Data Replication Strategies
Synchronous replication: every write is committed in all regions before acknowledging the client. Guarantees zero data loss (RPO = 0). But adds inter-region latency to every write (50-200ms round-trip between US East and Europe). Unacceptable for most applications. Used by: Google Spanner (uses TrueTime to achieve global strong consistency with acceptable latency). Asynchronous replication: writes are committed locally and replicated to other regions asynchronously. The client receives acknowledgment after the local commit. Replication lag: typically 100ms-2s. If the primary region fails, unacknowledged writes are lost. RPO = replication lag. Used by: most multi-region deployments (AWS RDS cross-region read replicas, DynamoDB Global Tables). Semi-synchronous: writes are committed locally and to at least one remote region before acknowledging. Provides RPO close to 0 while limiting the latency impact to one inter-region round-trip. Used by: MySQL semi-synchronous replication. Conflict resolution for active-active: when two regions write to the same record, resolve conflicts using: last-writer-wins (timestamp-based, simple but may lose data), custom resolution logic (application-specific merge), or CRDTs (Conflict-free Replicated Data Types — data structures that merge automatically without conflicts).

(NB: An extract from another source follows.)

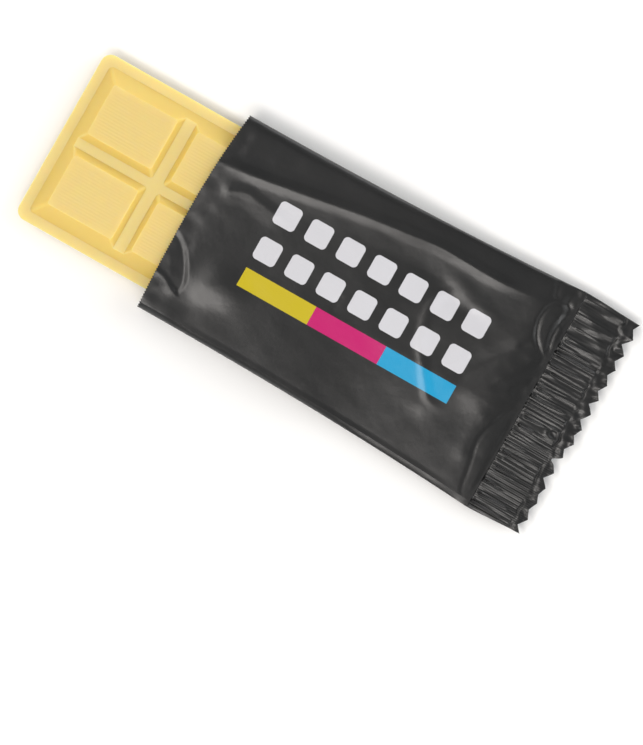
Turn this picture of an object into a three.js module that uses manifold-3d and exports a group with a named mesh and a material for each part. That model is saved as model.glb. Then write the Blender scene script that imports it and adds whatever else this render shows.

RPO and RTO: Recovery Objectives
Recovery Point Objective (RPO): the maximum amount of data loss you can tolerate, measured in time. RPO = 1 hour means you can afford to lose up to 1 hour of data. RPO = 0 means no data loss is acceptable. RPO determines your replication strategy: RPO = 0 requires synchronous replication (expensive, high latency). RPO = minutes requires asynchronous replication with frequent checkpoints. RPO = hours can use periodic database backups. Recovery Time Objective (RTO): the maximum time the system can be down, measured from the start of the outage to full recovery. RTO = 0 means the system must never be unavailable (requires active-active). RTO = minutes requires automated failover (pre-provisioned standby, health checks, DNS switching). RTO = hours allows manual failover (wake up the on-call engineer, run a runbook). Cost increases dramatically as RPO and RTO approach zero. A system with RPO=0 and RTO=0 requires active-active with synchronous replication across regions — the most expensive architecture. Most applications can tolerate RPO=minutes and RTO=minutes, which is achievable with asynchronous replication and automated failover at a fraction of the cost.
Failover Mechanisms
DNS-based failover: the DNS record for your service points to the primary region. Health checks monitor the primary. If the primary fails, the DNS record is updated to point to the standby region. Failover time = health check detection time + DNS TTL propagation. With a 60-second TTL and 30-second health check interval: failover in approximately 90 seconds. AWS Route 53 health checks with failover routing implement this natively. Application-level failover: the application client (or API gateway) maintains a list of regional endpoints. If the primary endpoint returns errors, the client automatically retries against the secondary endpoint. Faster than DNS failover (immediate, no TTL delay) but requires client cooperation. Database failover: AWS RDS Multi-AZ provides automatic failover within a region (1-2 minutes). Cross-region failover requires promoting a read replica to primary — this is a manual or scripted operation that takes 5-15 minutes. DynamoDB Global Tables provide automatic multi-region failover with active-active writes. Testing failover: regularly test failover procedures in production (chaos engineering). A failover mechanism that has never been tested will fail when you need it most. Netflix runs regional failover drills weekly.
Data Residency and Compliance
Regulations like GDPR (EU), LGPD (Brazil), and PIPL (China) require personal data to be stored in specific geographic regions. Implementation: (1) Regional data partitioning — shard data by user region. EU user data is stored in the EU region, US data in the US region. The application routes requests to the correct region based on the user profile. (2) Data processing locality — not only must data be stored in the region, but it must also be processed there. A recommendation engine analyzing EU user data must run in the EU, even if the results are served globally. (3) Cross-border transfer restrictions — some regulations restrict transferring personal data outside the region. If your analytics pipeline aggregates data globally, EU user data cannot be sent to a US analytics cluster without explicit legal basis (Standard Contractual Clauses, adequacy decisions). Technical implementation: use a region field on every user record. Database queries include a region filter. The application layer routes to the correct regional database. A metadata service maps user IDs to regions for routing. Audit logging tracks all data access by region for compliance reporting.